A people living with nature, and largely dependent upon nature, will note with care every natural aspect in their environment. Accustomed to observe through the days and the seasons, in times of stress and of repose, every natural feature, they will watch for every sign of impending mood of nature, every intimation of her favor and every monition of her austerity. Living thus in daily association with the natural features of a region some of the more notable will assume a sort of personality in the popular mind, and so come to have a place in philosophic thought and religious ritual.
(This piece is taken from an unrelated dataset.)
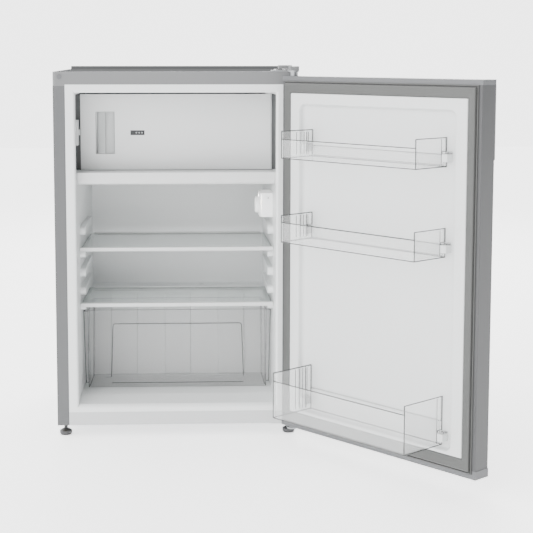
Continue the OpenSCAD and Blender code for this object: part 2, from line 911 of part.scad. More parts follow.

The cottonwood [the Plains Indians] found in such diverse situations, appearing always so self-reliant, showing such prodigious fecundity, its lustrous leaves in springtime by their sheen and by their restlessness reflecting the splendor of the sun like the dancing ripples of a lake, that to this tree they ascribed mystery. This peculiarity of the foliage of the cottonwood is quite remarkable, so that it is said the air is never so still that there is not motion of cottonwood leaves. Even in still summer afternoons and at night when all else was still, they could ever hear the rustling of cottonwood leaves by the passage of little vagrant currents of air. And the winds themselves were the paths of the Higher Powers, so they were constantly reminded of the mystic character of this tree.

Melvin R. Gilmore, Uses of Plants by the Indians of the Missouri River Region, qtd. in Least Heat-Moon, PrairyErth.

It’s a measure of my Midwestern and Great Plains personality that I have always loved the cottonwood.